LOS ANGELES (RNS) — Walking past the First Baptist Church of Hollywood, April Clemmer pauses.
“This church is a survivor,” she tells the dozen or so people taking her Walk of Faith tour in a neighborhood better known for its movie-star-spangled Walk of Fame. “I will show you a lot of churches but very few” — First Baptist among them — “have been able to remain in their original locations.”
Clemmer, a Los Angeles resident and a Baptist herself, came up with the Walk of Faith tour last winter, after spending a decade researching Hollywood history. To her surprise, the deeper she looked, the more she found that the place synonymous with the American movie industry — and now clogged with lingerie stores, tobacco shops and fast-food outlets — was founded as an alcohol-free Christian community.
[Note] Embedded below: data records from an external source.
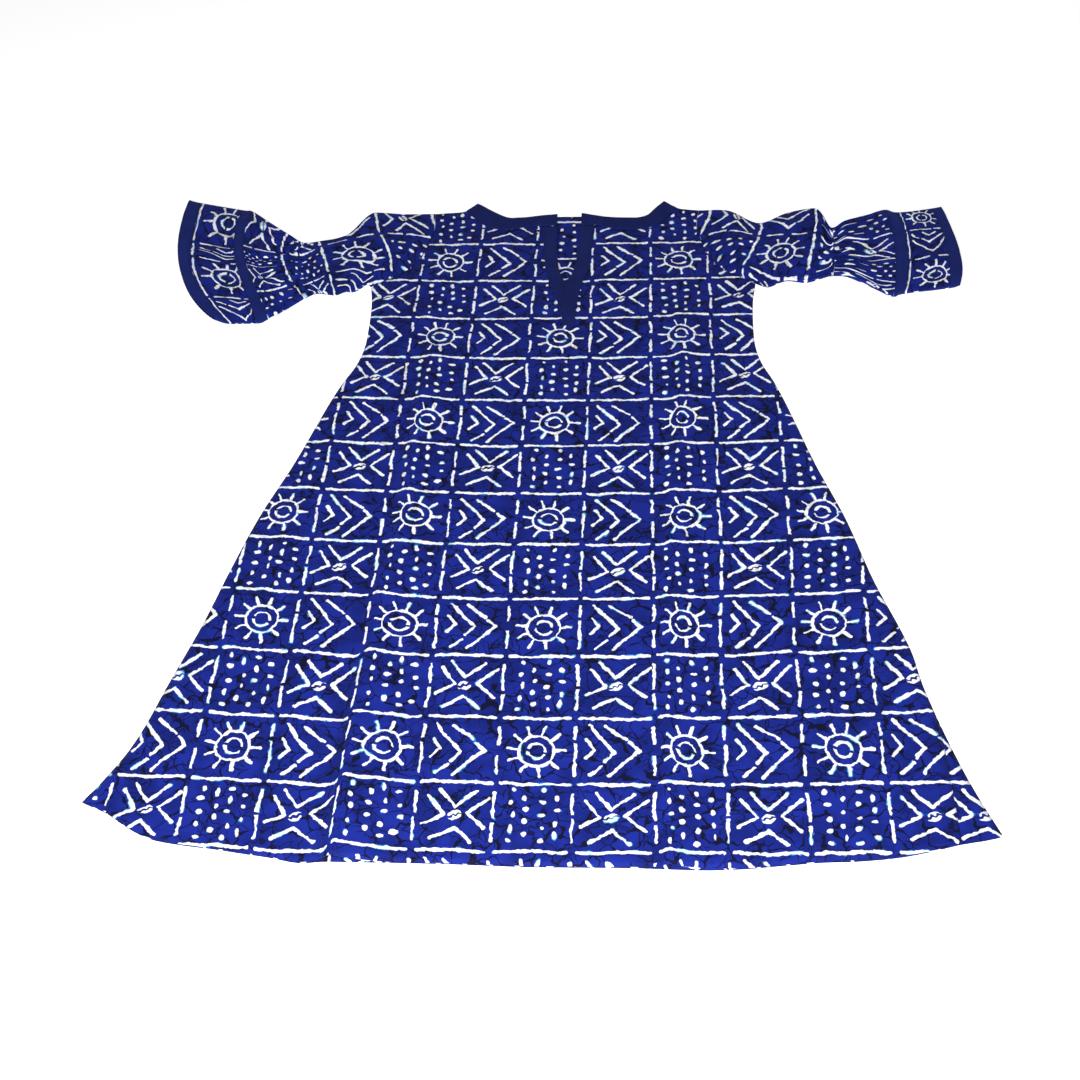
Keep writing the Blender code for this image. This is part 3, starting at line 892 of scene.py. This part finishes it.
@dataclass
class Body:
    """The two panels, each one sheet, and the plain bands of the neck and notch."""

    ground: GarmentFrame
    printed: Material
    plain: Material
    form: DressForm = field(default_factory=DressForm)
    wall: float = 0.6
    back_wall: float = 0.9
    band_wall: float = 1.1
    front_rows: int = 190
    front_columns: int = 96
    back_lines: int = 120
    back_columns: int = 60
    back_height: float = 1.15
    edge_drop: float = 0.85
    hem_turn: float = 0.5
    hem_width: float = 12.0
    hem_ripple: float = 0.5
    band_columns: int = 17
    band_rise: float = 1.5
    band_round: float = 0.7
    band_edge: float = 1.8
    crossing_lift: float = 2.1
    column_pitch: float = 75.7
    row_pitch: float = 76.5
    # Print of the front: where it starts, its bow, its lag on raised cloth and its steps at folds
    print_middle: float = 2.0
    print_foot: float = 10.0
    bow: float = 10.0
    climb: float = 0.87
    neck_lag: float = 3.8
    right_shift: float = 4.6
    fold_step: float = 9.0
    corner_step: float = 6.0
    back_drop: float = 0.5
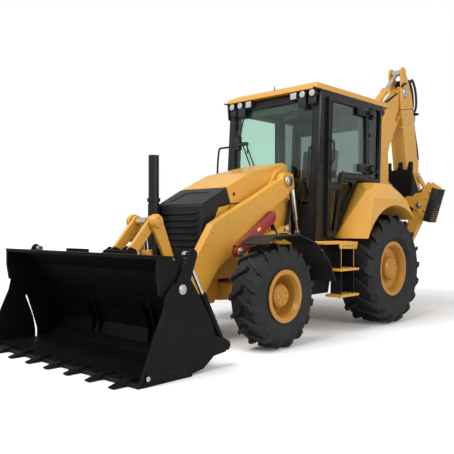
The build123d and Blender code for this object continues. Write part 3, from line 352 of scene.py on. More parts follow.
def wheel_fittings():
    """Wheel nuts, hub bolts and the valve."""
    # (end, x, wheel's middle y, axle height, disc's face and bolt circle, hub's end and bolt circle, rim)
    for end, x, y, z, disc, disc_r, hub, hub_r, rim_r in (
            ("rear", 0, 863, 668, 100, 168, 190, 82, 331), ("front", 2192, 940, 509, -58, 130, 120, 62, 255)):
        for hand, word in ((LEFT, "left"), (RIGHT, "right")):
            def nuts(bm):
                ring_of_bolts(bm, x, hand * (y + disc), z, hand, disc_r, 10, 13)
                ring_of_bolts(bm, x, hand * (y + hub), z, hand, hub_r, 8 if end == "rear" else 6, 11)
                drum(bm, (x, hand * (y + hub - 1), z), (x, hand * (y + hub + 7), z), 30, 27)
            # The nuts take the rims' darker yellow, painted shade.
            build(f"{end}_{word}_wheel_nuts", f"{end}_{word}_wheel", SHADED_RIM_YELLOW, nuts, 0.8)

            def valve(bm):
                drum(bm, (x, hand * (y + disc - 30), z + rim_r - 60),
                     (x, hand * (y + disc + 25), z + rim_r - 75),
                     7, 5, 12)
            build(f"{end}_{word}_valve", f"{end}_{word}_wheel", SEAL_RUBBER, valve)


# ---- cab ----
QUARTER = [(-294, 1800), (-340, 2690), (-40, 2690), (-40, 1800)]
LOW_PANE = [(640, 1230), (560, 1350), (330, 1672), (360, 1720), (575, 1715), (600, 1600)]
UPPER_PANE = [(80, 1830), (80, 2640), (842, 2640), (882, 1690), (680, 1690), (650, 1818)]
LOWER_PANE = [(905, 1120), (812, 1120), (762, 1310), (697, 1610), (886, 1610)]


def window_seals():
    """Rubber round every pane."""
    for number, (outline, y) in enumerate(((QUARTER, 702), (LOW_PANE, 702))):
        for hand, word in ((LEFT, "left"), (RIGHT, "right")):
            line(f"{word}_side_seal_{number}", "chassis", SEAL_RUBBER, [(x, hand * y, z) for x, z in outline],
                 9, closed=True, smooth=False)
    for number, outline in enumerate((UPPER_PANE, LOWER_PANE)):
        line(f"door_seal_{number}", "door", SEAL_RUBBER, [(x, 741, z) for x, z in outline], 9, True, False)
        line(f"right_pane_seal_{number}", "chassis", SEAL_RUBBER, [(x, -702, z) for x, z in outline], 9, True,
             False)
    line("windscreen_seal", "chassis", SEAL_RUBBER,
         [(1100, -600, 1420), (1100, 600, 1420), (1016, 600, 2660), (1016, -600, 2660)], 10, True, False)
    line("rear_window_seal", "chassis", SEAL_RUBBER,
         [(-355, -600, 1800), (-355, 600, 1800), (-397, 600, 2660), (-397, -600, 2660)], 10, True, False)


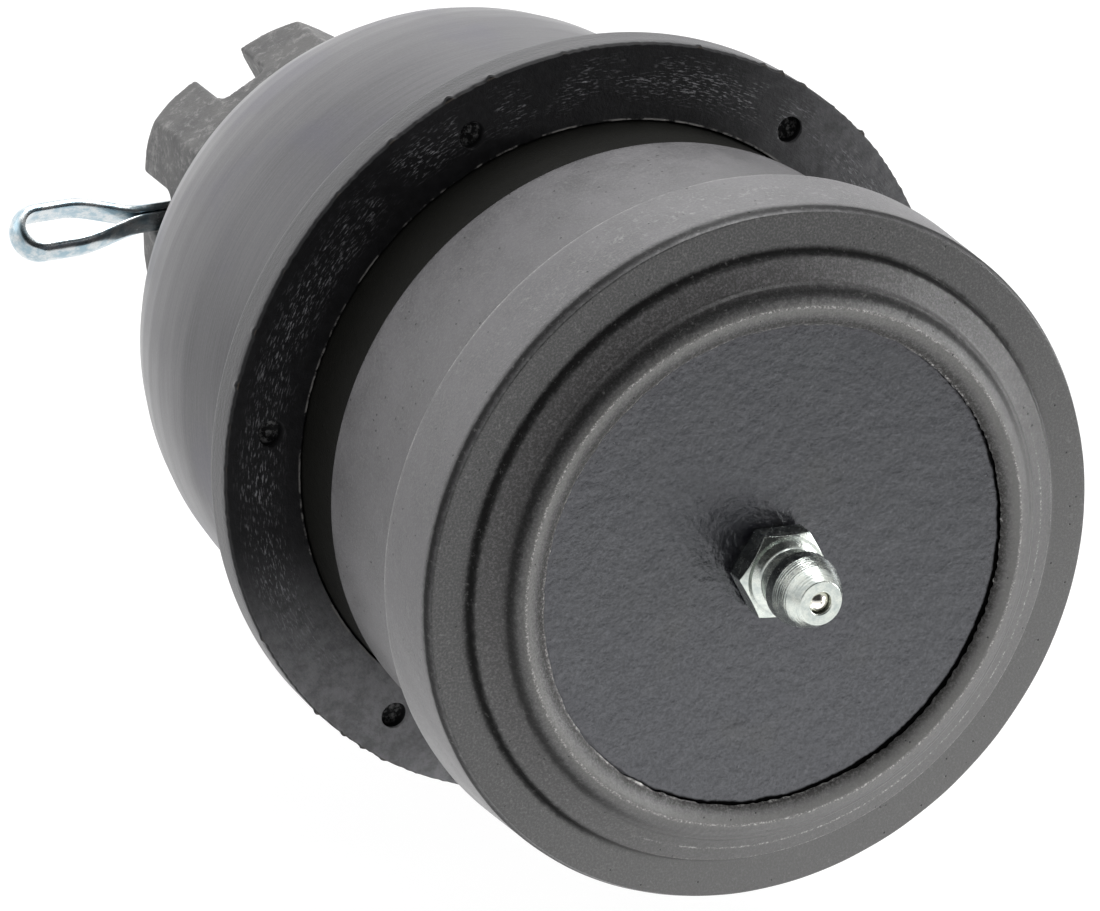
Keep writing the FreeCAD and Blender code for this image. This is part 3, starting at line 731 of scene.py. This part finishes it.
rubber.raise_by(rubber.noise(0.30, 4.0, 0.6), 0.05, 0.9)
rubber.raise_by(scuffs, 0.03, 0.6)
rubber.cover(flange)
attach(flange, "housing")
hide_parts("dust_boot")

satin = Finish("dome_rubber")
streak = satin.turning(7.0, 0.14)
tone = satin.noise(9.0, 3.0, 0.5)
fine = satin.noise(0.22, 4.0, 0.7)
dome_colour = satin.colour(satin.fade(streak, 0.30, 0.70), (0.042, 0.041, 0.046), (0.070, 0.068, 0.075))
dome_colour = satin.colour(satin.fade(tone, 0.50, 0.68, 0.0, 0.6), dome_colour, (0.050, 0.047, 0.068))
dome_colour = satin.colour(satin.fade(fine, 0.45, 0.75, 0.0, 0.4), dome_colour, (0.10, 0.10, 0.105))
satin.set(base=dome_colour, rough=satin.fade(tone, 0.3, 0.7, 0.34, 0.40), ior=1.55)
satin.raise_by(streak, 0.008, 0.8)
satin.raise_by(fine, 0.010, 0.7)
satin.cover(dome)
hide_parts("dust_boot")
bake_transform(dome)


# Castle nut: a hot-forged hexagon, 27 mm across its flats, with six milled slots and a dark
# phosphate coat that is scuffed light all over. It is screwed down to the boot's top.
NUT_FLATS = 27.0
NUT_CORNER_R = 15.7
NUT_BORE_R = 8.95
NUT_BOTTOM_Y = 50.0
NUT_TOP_Y = 71.0
NUT_SLOT = 4.8
NUT_SLOT_FLOOR_Y = 64.8
NUT_TURN = math.radians(2.4)


def hexagon_radius(angle, flats, corner_turn):
    """Distance from the axis to a hexagon's side, with one corner at corner_turn."""
    within = np.mod(angle - corner_turn, math.pi / 3) - math.pi / 6
    return flats / 2 / np.cos(within)


def six_sided(angle, radius, height):
    """Leaves the nut's six flats where the turned outline would stand past them."""
    side = hexagon_radius(angle, NUT_FLATS, NUT_TURN + math.pi / 6)
    return np.minimum(radius, side), height


nut_outline = rounded([
    (NUT_BORE_R, NUT_BOTTOM_Y + 1.0, 0.0),
    (9.9, NUT_BOTTOM_Y, 0.1),
    (13.1, NUT_BOTTOM_Y, 0.2),
    (NUT_CORNER_R, NUT_BOTTOM_Y + 1.5, 0.3),
    (NUT_CORNER_R, NUT_TOP_Y - 2.5, 1.6),
    (14.3, NUT_TOP_Y - 0.75, 1.6),
    (12.5, NUT_TOP_Y, 0.6),
    (9.7, NUT_TOP_Y, 0.2),
    (NUT_BORE_R, NUT_TOP_Y - 0.75, 0.1),
], 0.5)


def slot_tool(turn):
    """Milling cut right across the nut, with rounded corners at its floor."""
    half = NUT_SLOT / 2
    corner = 0.9
    low = NUT_SLOT_FLOOR_Y + corner
    path = [(-half, NUT_TOP_Y + 2), (-half, low)]
    for k in range(1, 7):
        a = math.radians(180 + 15 * k)
        path.append((-half + corner + corner * math.cos(a), low + corner * math.sin(a)))
    for k in range(6):
        a = math.radians(270 + 15 * k)
        path.append((half - corner + corner * math.cos(a), low + corner * math.sin(a)))
    path += [(half, low), (half, NUT_TOP_Y + 2)]
    count = len(path)
    verts = [(-20.0, y, z) for z, y in path] + [(20.0, y, z) for z, y in path]
    faces = [[k, (k + 1) % count, count + (k + 1) % count, count + k] for k in range(count)]
    faces += [list(range(count))[::-1], list(range(count, 2 * count))]
    tool = shown("slot_cutter", verts, faces)
    tool.matrix_world = Matrix.Rotation(-turn, 4, "Y")
    return tool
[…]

Clemmer starts each tour with a brief introduction and prayer — encouraging people to pray however they want. Then she takes people back to 1887, when the name Hollywood first appeared on an official document, and four years after Daeida and Harvey Wilcox, who had made a fortune in real estate in Topeka, Kan., moved to Los Angeles.
The couple bought 120 acres centered at what would become the intersection of Hollywood and Vine, and after Harvey’s death and Daeida’s subsequent remarriage, Daeida began creating her vision of a Christian preserve. On Nov. 14, 1903, Hollywood elected to become an official city by a narrow vote — Daeida, as a woman, was unable to participate.